Indeed, this year promises to be the most significant battle yet against DMMI – with India recently completing its multi-day election, the UK now staring down a 4 July poll, and over 2 billion people in 64 countries presenting for elections this year amidst what researchers believe will be a flood of DMMI content.

As seen with the four-year delay in exposing details of Iranian and Chinese disinformation campaigns, the seeding of subtle untruths into public discourse could well push many voters in these countries towards the right or left.

Whether related to election manipulation or the promotion of debunked scientific and other theories, there has never been more fertile ground for lobbyists, malevolent nation-states, commercial interests, and disaffected individuals to push their agendas by exploiting today’s powerful, far-reaching information platforms.

“Everyone needs to be aware of this, from all across society,” said Eric Nguyen, an ACS branch executive committee member and Gartner Peer Ambassador who was born and raised in Vietnam and learned the power of propaganda firsthand from his journalist father.

“We call out social media companies’ responsibility to help society prevent DMMI,” he said, warning Australians not to be complacent about fighting DMMI.
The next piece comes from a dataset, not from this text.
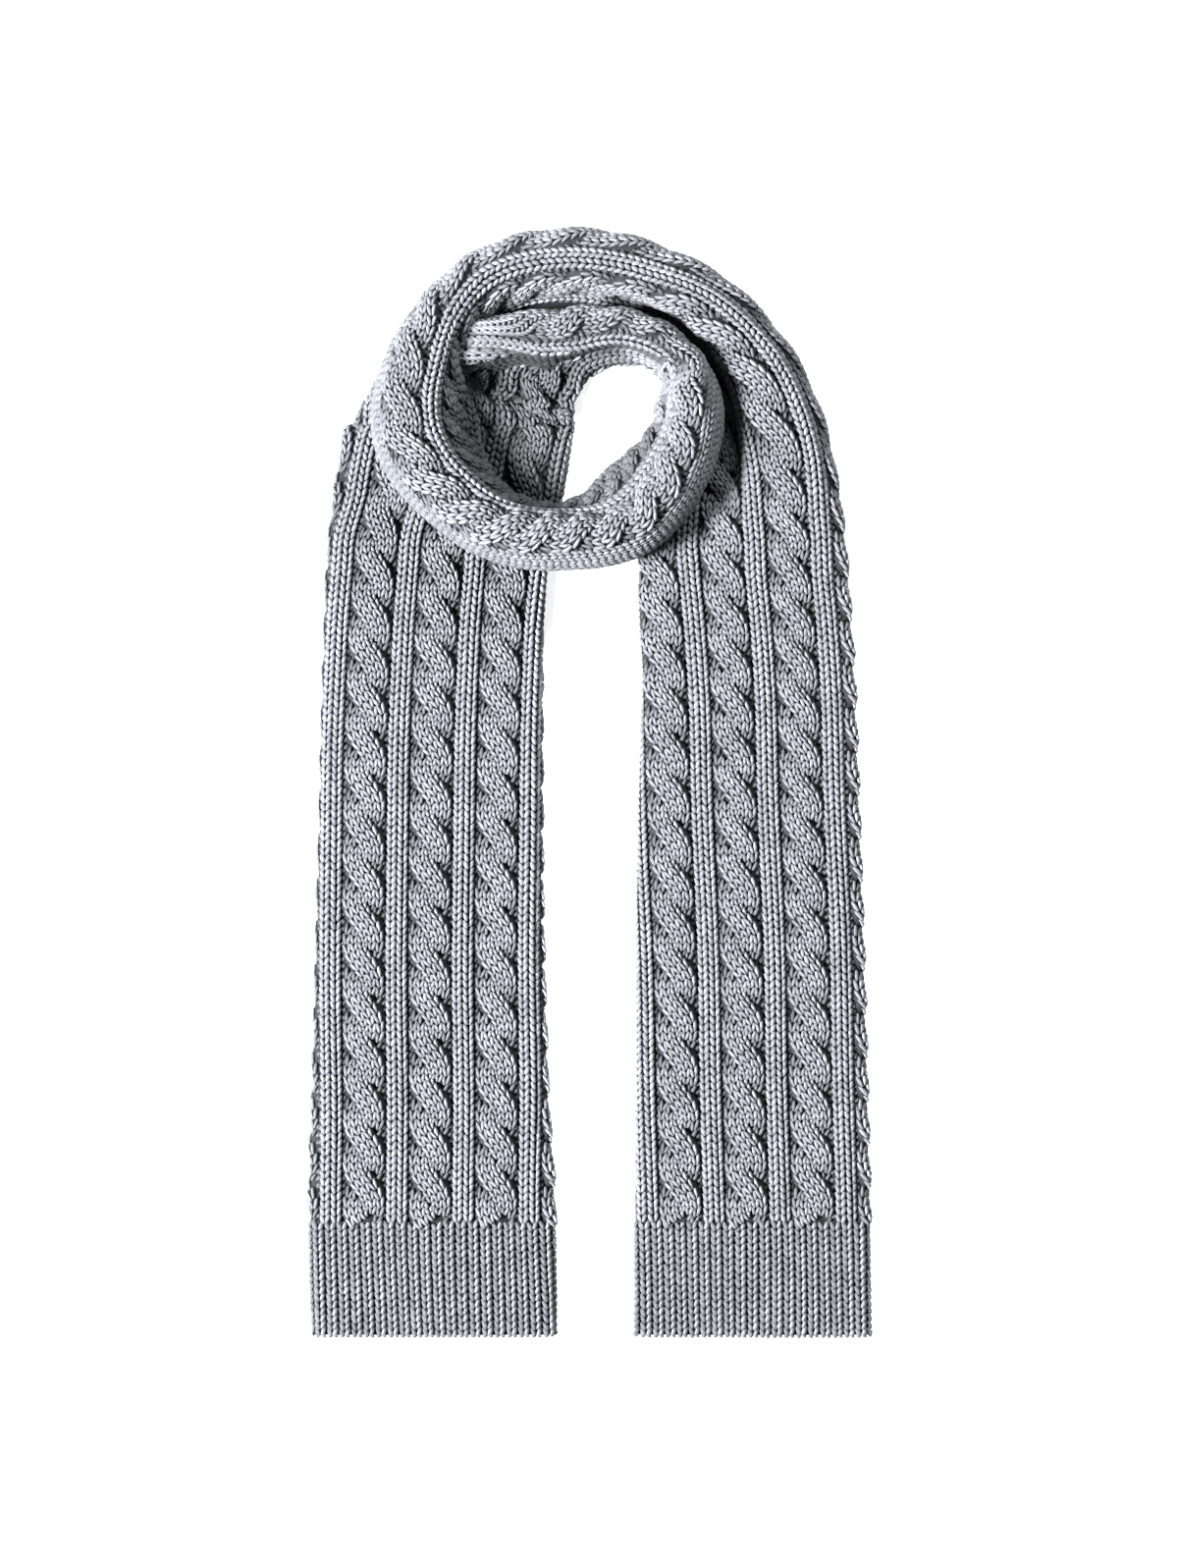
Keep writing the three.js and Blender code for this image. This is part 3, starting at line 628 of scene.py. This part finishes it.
def yarn_legs(path, s, side, lift_at, length, width, foot, head):
    """The legs of many stitches. Leg k runs along its wale from s - length/2 to s + length/2,
    where length is a number or one for each leg in a column, and goes from foot to head to one
    side of the wale's middle. path turns both into a place across the flat cloth and along the
    ribbon, and each ring is a circle across the line.
    Returns the points, shape (k, rings, sides, 3)."""
    run = s[:, None] + LEG_ALONG[None] * length
    aside = side * (foot + (head - foot) * (LEG_ALONG[None] + 0.5))
    across, along = path(run, aside)
    arch = LEG_ARCH[None] * width * 0.5
    centre = on_cloth(across, along, lift_at(across, along) + arch)
    next_across, next_along = path(run, aside + 0.4)
    beside = on_cloth(next_across, next_along, lift_at(next_across, next_along) + arch)
    forward = np.gradient(centre, axis=1)
    forward /= np.linalg.norm(forward, axis=-1, keepdims=True) + 1e-9
    sideways = beside - centre
    sideways -= (sideways * forward).sum(-1, keepdims=True) * forward
    sideways /= np.linalg.norm(sideways, axis=-1, keepdims=True) + 1e-9
    up = np.cross(forward, sideways)
    turn = 2 * np.pi * np.arange(LEG_SIDES) / LEG_SIDES + np.pi / 2
    half = (LEG_GIRTH[None] * width / 2000)[..., None, None]
    return centre[:, :, None] + half * (np.cos(turn)[:, None] * sideways[:, :, None]
                                        + np.sin(turn)[:, None] * up[:, :, None])


def in_sight(across, s):
    """Whether a place shows: inside both edges, and not inside the fold."""
    place = at_station(PLACES, s)
    folded = (place[..., 2] - place[..., 1] > FOLD_WIDE) & (across > place[..., 1] + 1)
    return ((across > place[..., 0] + EDGE_ROOM) & (across < place[..., 3] - EDGE_ROOM)
            & ~(folded & (across < place[..., 2] - 1)))


def knit_into(name, legs):
    """Joins the legs' rings into closed little bodies in one mesh, with a tone and painted shade
    at each point: the leg's own random tone times its painted shade, times its ring's and its
    side's painted shade."""
    shades = np.concatenate([shade for _, shade in legs])
    legs = np.concatenate([rings for rings, _ in legs])
    count, rings = legs.shape[:2]
    ends = legs[:, (0, -1)].mean(axis=2)
    body = legs[:, 1:-1].reshape(count, -1, 3)
    points = np.concatenate((ends, body), axis=1)
    index = 2 + np.arange((rings - 2) * LEG_SIDES).reshape(rings - 2, LEG_SIDES)
    after = np.roll(index, -1, axis=1)
    faces = [np.stack((index[:-1], after[:-1], after[1:]), -1).reshape(-1, 3),
             np.stack((index[:-1], after[1:], index[1:]), -1).reshape(-1, 3),
             np.stack((0 * index[0], after[0], index[0]), -1),
             np.stack((0 * index[0] + 1, index[-1], after[-1]), -1)]
    one = np.concatenate(faces)
    every = (one[None] + points.shape[1] * np.arange(count)[:, None, None]).reshape(-1, 3)
    piece = make_mesh(name, points, every)
    own = shades * np.random.default_rng(count).uniform(DULLEST_LEG, 1, count)
    around = np.outer(RING_PAINTED_SHADE[1:-1], SIDE_PAINTED_SHADE).ravel()
    leg_tone_and_painted_shade = own[:, None] * np.concatenate((RING_PAINTED_SHADE[[0, -1]], around))[None]
    piece.data.attributes.new("tone_and_painted_shade", "FLOAT", "POINT").data.foreach_set(
        "value", leg_tone_and_painted_shade.ravel().astype(np.float32))
    piece.data.materials.append(YARN)
    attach(piece, "root")
    return piece


def rows_along(path, start, end):
    """Where a wale's stitches lie along the ribbon: as many rows as its real length has room
    for, spaced evenly on the cloth, and the ribbon's own length in each real millimetre."""
    s = np.arange(start, end + 0.5)
    points = 1000 * on_cloth(*path(s, 0.0), 0 * s)
    step = np.linalg.norm(np.diff(points, axis=0), axis=1)
    run = np.concatenate(([0], np.cumsum(step)))
    count = max(1, int(round(run[-1] / ROW)))
    rows = np.interp((np.arange(count) + 0.5) * run[-1] / count, run, s)
    return rows, np.interp(rows, (s[1:] + s[:-1]) / 2, 1 / np.clip(step, 0.33, 4))


def painted_loop_shade(across, s):
    """The painted shade at a place, a factor on its colour: 1 but for the inside of the loop,
    where it falls inwards from the loop's radius and down from its depth."""
    x, y, z = np.moveaxis(1000 * on_cloth(across, s, 0.0 * s), -1, 0)
    radius = np.hypot(x - LOOP_MIDDLE[0], y - LOOP_MIDDLE[1])
    inside = (np.clip((LOOP_RADIUS - radius) / LOOP_EDGE, 0, 1)
              * np.clip((LOOP_DEPTH - z) / LOOP_FADE, 0, 1))
    return 1 - LOOP_SHADE * inside


def legs_of_wale(rng, path, start, end, flip, lift_at, width, foot, head, shade=None,
                 guide=None, seen=in_sight):
    """Both legs of each stitch up one wale, a little uneven in place and girth, with painted
    shade for the shade that they lie in and for the loop. Those in no light at all are left out.
    The rows are spaced along the wale, or along the guide that it winds about."""
    rows, scale = rows_along(guide or path, start, end)
    drift = DRIFT * np.sin(rows / 31.0 + path(rows, 0)[0] * 0.11)
    out = []
    for side in (-1.0, 1.0):
        s = rows + scale * (drift + rng.normal(0, UNEVEN_PLACE, len(rows)) + LEG_OFFSET * side)
        centre, along = path(s, side * (foot + head) / 2)
        shows = seen(centre, along)
        tone_and_painted_shade = np.ones(len(s)) if shade is None else shade(centre, along)
        shows &= tone_and_painted_shade > 0
        tone_and_painted_shade = tone_and_painted_shade * painted_loop_shade(centre, along)
        s, tone_and_painted_shade, length = s[shows], tone_and_painted_shade[shows], ROW * LEG_LENGTH * scale[shows]
        if not len(s):
            continue
        girth = width * rng.uniform(*GIRTH_RANGE, len(s))[:, None]
        near, far = (head, foot) if flip else (foot, head)
        legs = yarn_legs(path, s, side, lift_at, length[:, None], girth, near, far)
        out.append((legs, tone_and_painted_shade))
    return out


def straight(middle):
    """The path of an upright wale: its middle, plus the distance beside it."""
    return lambda s, aside: (middle + 0.3 * np.sin(s / 23.0 + middle) + aside, s + 0 * aside)


def cable_legs(rng, left_edge, start, end, flip):
    """The six wales of a cable: three ride on each of the two strands, turned with it, and a
    strand's stitches are left out where it passes under the other."""
    legs = []
    axis = left_edge + CABLE_WIDTH / 2
    for turn in (0, math.pi):
        for wale in (-1, 0, 1):
            def path(s, aside, turn=turn, wale=wale):
                swing, _, slant = strand(s, turn)
                lean = np.sign(strand(s + 0.1, turn)[0] - swing) * np.sqrt(slant ** 2 - 1)
                from_middle = wale * CABLE_WALE + aside
                return axis + swing + from_middle / slant, s - from_middle * lean / slant

            def lift_at(across, s, turn=turn):
                low = 0.15 * strand(s, turn)[1]
                return np.maximum(strand_height(across - axis, s, turn), low) - TUCKED

            # Painted shade: a strand's legs are darker the lower they lie on it; those under the
            # other strand are left out.
            def shade(across, s, turn=turn):
                own = strand_height(across - axis, s, turn)
                other = strand_height(across - axis, s, turn + math.pi)
                light = 0.4 + 0.6 * np.clip(own / (0.55 * CABLE_HEIGHT), 0, 1)
                return np.where(own > other - 0.15, light, 0)

            legs += legs_of_wale(rng, path, start, end, flip, lift_at, *CABLE_LEG, shade,
                                 straight(axis))
    return legs


def rib_legs(rng, left_edge, start, end, flip):
    """The two wales of a rib, side by side on its low ridge."""
    legs = []
    for wale in (-0.5, 0.5):
        legs += legs_of_wale(rng, straight(left_edge + RIB_WIDTH / 2 + wale * RIB_WALE), start,
                             end, flip, lambda a, s: knit_height(a, s) - TUCKED, *RIB_LEG)
    return legs


def plain_legs(rng, left_edge, start, end, flip):
    """Plain knit wales side by side, on the cloth's back where its outer edge rolls over."""
    legs = []
    for wale in range(1, PLAIN_WALES + 1):
        legs += legs_of_wale(rng, straight(left_edge - (wale - 0.5) * PLAIN_WALE), start, end,
                             flip, lambda a, s: 0 * (a + s) - TUCKED, *PLAIN_LEG,
                             lambda a, s: 0 * a + PLAIN_PAINTED_SHADE)
    return legs


def fold_legs(rng, start, end, flip):
    """Wales on the wall that hangs from the inner turn's brow to its shelf, over the folded
    cloth. A millimetre of wall stands for as much flat cloth as the fold there takes up."""
    legs = []
    for wale in range(FOLD_WALES):
        def path(s, aside, part=(wale + 0.5) / FOLD_WALES):
            place, share = at_station(PLACES, s), at_station(SHARES, s)
            fold = place[..., 2] - place[..., 1]
            wall = (share[..., 2] - share[..., 1]) / share[..., 1] * (
                place[..., 1] - place[..., 0])
            return place[..., 1] + part * fold + aside * fold / wall, s + 0 * aside

        def seen(across, s):
            place = at_station(PLACES, s)
            return (place[..., 2] - place[..., 1] > FOLD_WIDE) & (s < FOLD_END)

        legs += legs_of_wale(rng, path, start, end, flip, lambda a, s: 0 * (a + s) + 0.1,
                             *PLAIN_LEG, lambda a, s: 0 * a + FOLD_PAINTED_SHADOW, seen=seen)
    return legs


def purl_legs(rng, place, start, end, tone_and_painted_shade):
    """The purl stitches sunk beside a rib or a cable: short bumps lying across the cloth."""
    rows = np.arange(math.ceil(start / ROW), math.ceil(end / ROW)) * ROW + 0.5 * ROW
    s = rows + rng.normal(0, 0.2, len(rows))
    s = s[in_sight(place, s)]
    if not len(s):
        return []
    legs = yarn_legs(straight(place), s, 1.0, lambda a, b: 0 * (a + b) - 1.0, ROW * 0.8,
                     np.full((len(s), 1), 2.0), -1.5, 1.5)
    return [(legs, tone_and_painted_shade * painted_loop_shade(place + 0 * s, s))]


# The yarn's colour is multiplied by each point's tone and painted shade.
YARN = wool("heathered_yarn", DARK_GREY, LIGHT_GREY)
times(YARN, read_from(YARN, "tone_and_painted_shade"))
# From this place on, the ribbon was knitted from its other end.
TURNED_FROM = 1012
# Purl stitches fill the notches at a cable's sides, places from its left edge, and the gutters
# beside the outermost cable and rib.
TAIL_FILLS = (1.0, CABLE_WIDTH - 1.0)
LOOP_FILLS = (1.0, 3.6, CABLE_WIDTH - 3.6, CABLE_WIDTH - 1.0)
GUTTERS = (CABLE_WIDTH - 1.2, CABLE_WIDTH + 0.8, UNIT + 0.2)
# Painted shade on the sunk purl stitches, darkest in the cables' notches.
FILL_PAINTED_SHADE = 0.35
GUTTER_PAINTED_SHADE = 0.6
for name, start, end, height, width in STRETCHES:
    if height is hem_height:
        continue
    rng = np.random.default_rng(start)
    flip = start >= TURNED_FROM
    cables, ribs = [], plain_legs(rng, 0.0, start, end, flip)
    for unit in range(5):
        left = unit * UNIT
        cables += cable_legs(rng, left, start, end, flip)
        for place in TAIL_FILLS if "tail" in name else LOOP_FILLS:
            cables += purl_legs(rng, left + place, start, end, FILL_PAINTED_SHADE)
        if unit < 4:
            ribs += rib_legs(rng, left + CABLE_WIDTH, start, end, flip)
    for place in GUTTERS:
        ribs += purl_legs(rng, place, start, end, GUTTER_PAINTED_SHADE)
    if name == "inner_turn":
        ribs += fold_legs(rng, start, end, flip)
    knit_into(name + "_cable_stitches", cables)
    knit_into(name + "_rib_stitches", ribs)

# The hems.
# Each end is knitted in narrow ribs, one wale up and one down, for 65 mm, and ends in the
# loops of its first or last row.
HEM_WALES = 24
HEM_LEG = (2.7, 0.5, 2.75)
# Painted shade that dims the hems' legs, as if the pulled-in ribs shaded themselves.
HEM_PAINTED_SHADE = 0.66
CAST_ON_PLACE = 1.6
CAST_ON_ASIDE = 1.6
CAST_ON_LENGTH = 5.0
CAST_ON_WIDTH = 3.3
for name, start, end, edge, inward in (("left_hem", 0, 65, 0, 1),
                                       ("right_hem", 1652, 1717, 1717, -1)):
    rng = np.random.default_rng(start + 5)
    legs = []
    for wale in range(HEM_WALES):
        path = straight((wale + 0.5) * HEM_WALE)

        def lift_at(across, s):
            return hem_height(across, s) - TUCKED

        legs += legs_of_wale(rng, path, start, end, inward < 0, lift_at, *HEM_LEG,
                             lambda across, s: 0 * across + HEM_PAINTED_SHADE)
        for side in (-1.0, 1.0):
            s = np.array([edge + inward * CAST_ON_PLACE])
            if in_sight(path(s, side * CAST_ON_ASIDE)[0], s)[0]:
                loop = yarn_legs(path, s, side, lift_at, CAST_ON_LENGTH,
                                 np.array([[CAST_ON_WIDTH]]), CAST_ON_ASIDE, CAST_ON_ASIDE)
                legs.append((loop, np.full(1, HEM_PAINTED_SHADE)))
    knit_into(name + "_stitches", legs)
“We enjoy a peaceful life in Australia, but with the new wave of technology, it is just a different time.”


A majority of Australians in a majority of states and territories voted against an Indigenous Voice to Parliament in 2023. Photo: Shutterstock

From social media to antisocial megaphone

Governmental efforts to fight DMMI have naturally focused on social media, whose broad reach and low barriers to entry have made it deadly effective in amplifying DMMI.

After the Capitol riots, for example, X (the social media network formerly called Twitter) was flooded with conspiracy theories, many bearing hashtags like #stopthesteal, arguing that the election was rigged against former President Donald Trump.

The spread of DMMI after the 2020 US election and Capitol riots has proven fertile ground for data scientists, who have actively applied academic rigour to better understand the flow and amplification of false information.

Researchers at Cornell Tech Social Technologies Lab and Israel’s Technion, for example, analysed 7.6 million tweets and 25.6 million retweets and found that widespread retweeting fed false claims into a feedback loop that amplified those claims – with posts from Trump retweeted over 1.5 million times in the sample and tweets from disgraced lawyer and election conspiracist Lin Wood retweeted over 1 million times.

Visualisation of a Twitter disinformation war shows amplification of claims and counter-claims between voter-fraud claimants (right) and their opponents (left).

Another Cornell Tech analysis found that image-based #stopthesteal posts spread like wildfire – with nearly half of such images reaching their “half life” within three hours, and many containing quotations or other sentences in an apparent attempt to avoid text-based content filters.

Analysis of yet another set of more than 49 million tweets, connected to 456 separate misinformation stories spread about the US election in the last months of 2020, found that Trump “and other pro-Trump elites in media and politics set an expectation of voter fraud and then eagerly amplified any and every claim about election issues, often with voter fraud framing” across 307 distinct narratives designed to sow doubt in that year’s election.

Proponents of such misinformation often carpet-bomb social media networks, delivering incendiary false messages that catalyse many users’ existing feelings and can quickly reach thousands or millions of people – spilling into the real world as users assemble for protests or violence that catch police unawares.

By utilising the very tools that make social media so effective, the rapid spread of DMMI often sweeps aside the truth in the name of sensationalism – as was seen recently when Seven News erroneously named university student Benjamin Cohen as the knife-wielding killer in the Bondi Junction attacks.

The allegations were quickly retweeted on X, including by accounts with millions of followers that used the misinformation to further anti-semitic and anti-Muslim agendas – effectively smearing Cohen’s reputation in moments even though he had nothing to do with the attack.

Cohen is now pushing the NSW Police to criminally prosecute the holders of the accounts that amplified the message so quickly – a significant step that, were it not so unlikely to succeed, might have motivated some online DMMI proponents to think before they retweet.

Analysis of past DMMI tactics promises to help social media networks hone content filters, or develop entirely new ones, to identify and counteract malicious content – or it could, were social media sites like X not so determined to straddle the gulf between truth and perception that continues to taint the trustworthiness of their content.

X – which was last year booted from the Australian Code of Practice on Disinformation and Misinformation (ACDPM) for a “serious” breach of its controls, has walked back anti-DMMI protections by firing global trust and safety staff; reinstating accounts of users previously banned for content violations; and trimming the number of moderators by more than half.

The network’s lack of observably effective content controls has brought it in the line of fire of European regulators – who recently warned Musk, as well as fellow billionaire and social media gatekeeper Mark Zuckerberg, of their legal obligations to check the dissemination of illegal content and disinformation that exploded after the commencement of the Israel-Hamas war.

Ensuring that Australia’s social media networks minimise DMMI remains a key priority for the likes of Minister for Communications Michelle Rowland, who has been outspoken about its risks and is engaged with the debate about how to improve the situation.

“The lack of action on misinformation and disinformation sows division, undermines trust and tears at the fabric of society,” Rowland said, “[but] with the right incentives, social media can contribute more to the welfare of society.”